Sierżant Robert Bales usłyszał zarzuty. Amerykański żołnierz, który przed dwoma tygodniami dokonał masakry cywilów w Afganistanie odpowie między innymi za 17 zabójstw i 6 prób popełnienia morderstwa.
O oficjalnym przedstawieniu zarzutów Robertowi Balesowi poinformowało w piątek popołudniu dowództwo amerykańskiej armii. Oprócz oskarżeń o wielokrotne zabójstwo i próby popełnienia go na kilku innych osobach, żołnierz będzie odpowiadał także za szereg innych czynów, które pozwoliły mu na dokonanie zbrodni, a którymi złamał prawo. W tym za samowolne oddalenie się z bazy.

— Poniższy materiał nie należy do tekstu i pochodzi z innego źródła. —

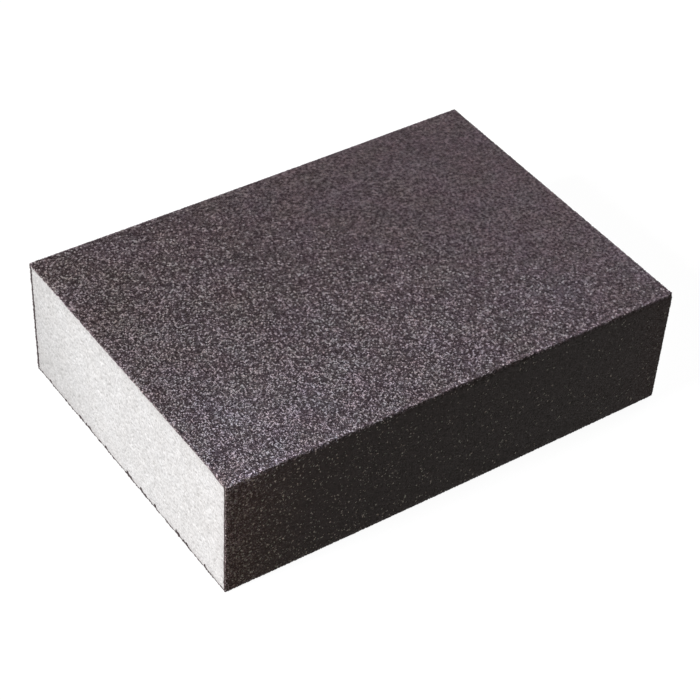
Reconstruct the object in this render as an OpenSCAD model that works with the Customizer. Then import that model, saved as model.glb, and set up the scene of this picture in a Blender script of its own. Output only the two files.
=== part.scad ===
// Sanding sponge: a foam block with an abrasive coating on its four long faces.
// The origin is the centre of the bottom face. +X runs along the block, from
// one bare cut end to the other, +Y runs across its width and +Z points up.

/* [Block] */
// Length of the block between its two cut ends, in millimetres
block_length = 98; // [50:1:200]
// Width of the block over the coating
block_width = 69.4; // [30:0.2:120]
// Height of the block over the coating
block_height = 26.4; // [12:0.2:60]

/* [Coating] */
// Thickness of the resin and grit on each long face
coat_thickness = 0.45; // [0.2:0.05:2]
// Gap between the coating and the foam, none where they are bonded
bond_gap = 0; // [0:0.05:0.3]

/* [Edges] */
// Radius of the foam's four long edges, under the coating
core_edge_radius = 0.15; // [0.05:0.05:3]

/* [Colours] */
// Colour of the bare foam at the cut ends
foam_colour = "gainsboro"; // [gainsboro, white, ivory, khaki]
// Colour of the resin and grit
coat_colour = "#4a4347"; // [#4a4347, #2b2b2b, #6b3f2e]

/* [Hidden] */
$fn = 96;
// The coating lies outside the foam, so the foam takes what the coating leaves
coat_inner_width = block_width - 2 * coat_thickness;
coat_inner_height = block_height - 2 * coat_thickness;
core_width = coat_inner_width - 2 * bond_gap;
core_height = coat_inner_height - 2 * bond_gap;
// One centre serves all the arcs at an edge, so the coating is as thick there
// as it is on the flats
coat_inner_radius = core_edge_radius + bond_gap;
coat_outer_radius = coat_inner_radius + coat_thickness;

// A rectangle with round corners, centred on the origin
module rounded_outline(width, height, radius) {
    centre_x = width / 2 - radius;
    centre_y = height / 2 - radius;
    union() {
        square([width, 2 * centre_y], center = true);
        square([2 * centre_x, height], center = true);
        for (side_x = [-1, 1], side_y = [-1, 1])
            translate([side_x * centre_x, side_y * centre_y])
                circle(r = radius);
    }
}

// The block's cross-section, its children, run from one cut end to the other
module along_block() {
    translate([0, 0, block_height / 2])
        rotate([90, 0, 90])
            linear_extrude(height = block_length, center = true)
                children();
}

// The foam block, with all four long edges eased and both ends cut square
module foam_core() {
    color(foam_colour)
        along_block()
            rounded_outline(core_width, core_height, core_edge_radius);
}

// The coating: one closed sleeve round the four long faces, cut off flush with
// the foam at both ends
module abrasive_coat() {
    color(coat_colour)
        along_block()
            difference() {
                rounded_outline(block_width, block_height, coat_outer_radius);
                rounded_outline(coat_inner_width, coat_inner_height, coat_inner_radius);
            }
}

foam_core();
abrasive_coat();
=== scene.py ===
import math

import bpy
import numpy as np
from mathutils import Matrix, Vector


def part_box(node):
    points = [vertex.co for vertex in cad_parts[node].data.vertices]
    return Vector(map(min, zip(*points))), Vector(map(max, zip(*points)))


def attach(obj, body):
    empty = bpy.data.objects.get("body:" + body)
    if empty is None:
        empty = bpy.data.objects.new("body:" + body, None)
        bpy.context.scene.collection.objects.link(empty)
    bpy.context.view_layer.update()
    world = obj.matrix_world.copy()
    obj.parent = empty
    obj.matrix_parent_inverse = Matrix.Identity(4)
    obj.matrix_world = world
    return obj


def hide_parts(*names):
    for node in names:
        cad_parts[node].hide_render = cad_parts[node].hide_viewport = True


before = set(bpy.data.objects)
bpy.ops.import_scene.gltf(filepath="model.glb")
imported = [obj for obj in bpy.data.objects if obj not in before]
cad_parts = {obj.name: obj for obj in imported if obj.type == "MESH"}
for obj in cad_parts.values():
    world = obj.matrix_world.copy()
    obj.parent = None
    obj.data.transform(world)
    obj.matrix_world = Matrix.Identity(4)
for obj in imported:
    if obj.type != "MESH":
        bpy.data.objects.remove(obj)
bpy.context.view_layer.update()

# A sanding sponge: a white foam block whose four long faces carry a coating of
# dark resin and grit, and whose two cut ends are bare. Lengths are in metres in
# the row's frame: +X along the block, +Y across it, +Z up, with the origin in
# the middle of the face that it lies on.

MM = 0.001
CORE_LOW, CORE_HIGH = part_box("foam_core")
COAT_LOW, COAT_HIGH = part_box("abrasive_coat")
LENGTH, WIDTH, HEIGHT = COAT_HIGH - COAT_LOW
COAT_THICKNESS = COAT_HIGH.y - CORE_HIGH.y
EDGE_RADIUS = 0.35 * MM  # of the coating's four long edges

# ---------------------------------------------------------------- camera

CAMERA_AZIMUTH = math.radians(-36.50)  # of where it stands, from -Y towards +X
CAMERA_ELEVATION = math.radians(40.95)
CAMERA_ROLL = math.radians(3.52)
CAMERA_DISTANCE = 424.6 * MM
CAMERA_LENS = 116.0  # on a sensor 36 wide
AIM = Vector((-2.60, -4.36, 13.0)) * MM


def make_camera():
    """The camera stands on the near left of the block and looks down on it."""
    data = bpy.data.cameras.new("camera")
    data.lens = CAMERA_LENS
    data.sensor_width = 36.0
    data.clip_start = 0.01
    data.clip_end = 20.0
    camera = bpy.data.objects.new("camera", data)
    bpy.context.scene.collection.objects.link(camera)
    flat = math.cos(CAMERA_ELEVATION)
    back = Vector((
        math.sin(CAMERA_AZIMUTH) * flat,
        -math.cos(CAMERA_AZIMUTH) * flat,
        math.sin(CAMERA_ELEVATION),
    ))
    look = (-back).to_track_quat("-Z", "Y").to_matrix().to_4x4()
    roll = Matrix.Rotation(CAMERA_ROLL, 4, "Z")
    place = Matrix.Translation(AIM + back * CAMERA_DISTANCE)
    camera.matrix_world = place @ look @ roll
    bpy.context.scene.camera = camera


make_camera()

# ---------------------------------------------------------------- meshes

SIDE_BOW = 0.21 * MM
BOW_MIDDLE = -35 * MM
END_LEAN = (0.35 * MM, 0.05 * MM)  # at the near end and at the far one
LEAN_SKEW = 0.5  # how much more the near end leans in at the back
TOP_DIP = 0.15 * MM


def lattice(columns, rows):
    """A strip of triangles in rows, each row set half a step from the last.

    Returns the place of each point in steps along and in rows up, the first
    point of each row, and the triangles. Even rows have columns + 1 points and
    odd rows one more, so that both ends of the strip are straight.
    """
    even = np.arange(columns + 1.0)
    odd = np.concatenate([[0.0], np.arange(columns) + 0.5, [columns]])
    rows_of = [even if row % 2 == 0 else odd for row in range(rows + 1)]
    along = np.concatenate(rows_of)
    up = np.repeat(np.arange(rows + 1), [len(row) for row in rows_of])
    start = np.concatenate([[0], np.cumsum([len(row) for row in rows_of])])
    k = np.arange(columns + 1)
    m = np.arange(columns)
    triangles = []
    for row in range(rows):
        low, high = start[row], start[row + 1]
        if row % 2 == 0:
            triangles.append(np.stack([low + k, high + k + 1, high + k], 1))
            triangles.append(np.stack([low + m, low + m + 1, high + m + 1], 1))
        else:
            triangles.append(np.stack([low + k, low + k + 1, high + k], 1))
            triangles.append(np.stack([low + m + 1, high + m + 1, high + m], 1))
    return along, up, start, np.concatenate(triangles)


def build_mesh(name, points, faces, uv, smooth):
    """A mesh object from points, a list of arrays of faces and a place on the
    bake map for each corner of each face."""
    mesh = bpy.data.meshes.new(name)
    sizes = np.concatenate([np.full(len(part), part.shape[1]) for part in faces])
    corners = np.concatenate([part.ravel() for part in faces])
    starts = np.concatenate([[0], np.cumsum(sizes)[:-1]])
    mesh.vertices.add(len(points))
    mesh.vertices.foreach_set("co", points.astype(np.float32).ravel())
    mesh.loops.add(len(corners))
    mesh.loops.foreach_set("vertex_index", corners.astype(np.int32))
    mesh.polygons.add(len(sizes))
    mesh.polygons.foreach_set("loop_start", starts.astype(np.int32))
    mesh.polygons.foreach_set("use_smooth", np.full(len(sizes), smooth))
    layer = mesh.uv_layers.new(name="OFBake")
    layer.uv.foreach_set("vector", uv.astype(np.float32).ravel())
    mesh.update(calc_edges=True)
    piece = bpy.data.objects.new(name, mesh)
    bpy.context.scene.collection.objects.link(piece)
    return piece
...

Wcześniej jego adwokat John Henry Browne stwierdził, iż zarzuty, które mogą zostać postawione jego klientowi przed sądem będą bardzo trudne do udowodnienia. - Tu nie ma dowodów od CSI. Nie ma DNA. Nie ma żadnych odcisków palców - powiedział w porannym programie "This Morning" na antenie CBS. Dodał również, że kluczowa dla śledztwa będzie tymczasem ocena stanu psychicznego żołnierza.
Zgodnie z informacjami przekazywanymi przez armię Stanów Zjednoczonych, prawo wojskowe, w świetle którego rozpatrywana będzie sprawa Balesa, w jego sytuacji przewiduje najwyższy wymiar kary nawet w postaci wyroku śmierci. Najłagodniejsza kara jaka może go czekać to tymczasem dożywotnie pozbawienie wolności.
Robert Bales usłyszał zarzuty po prawie dwóch tygodniach od zbrodni, jakiej dopuścił się na afgańskiej ziemi. Służąc w prowincji Kandahar w nocy 11 marca wykradł się z jednej z amerykańskich baz, a następnie udał do dwóch pobliskich wiosek Balandi i Alkozai, gdzie wymordował kilkunastu cywili. W tym kobiety i dzieci. Jedenaście ciał swoich ofiar miał próbować po wszystkim spalić na stosie.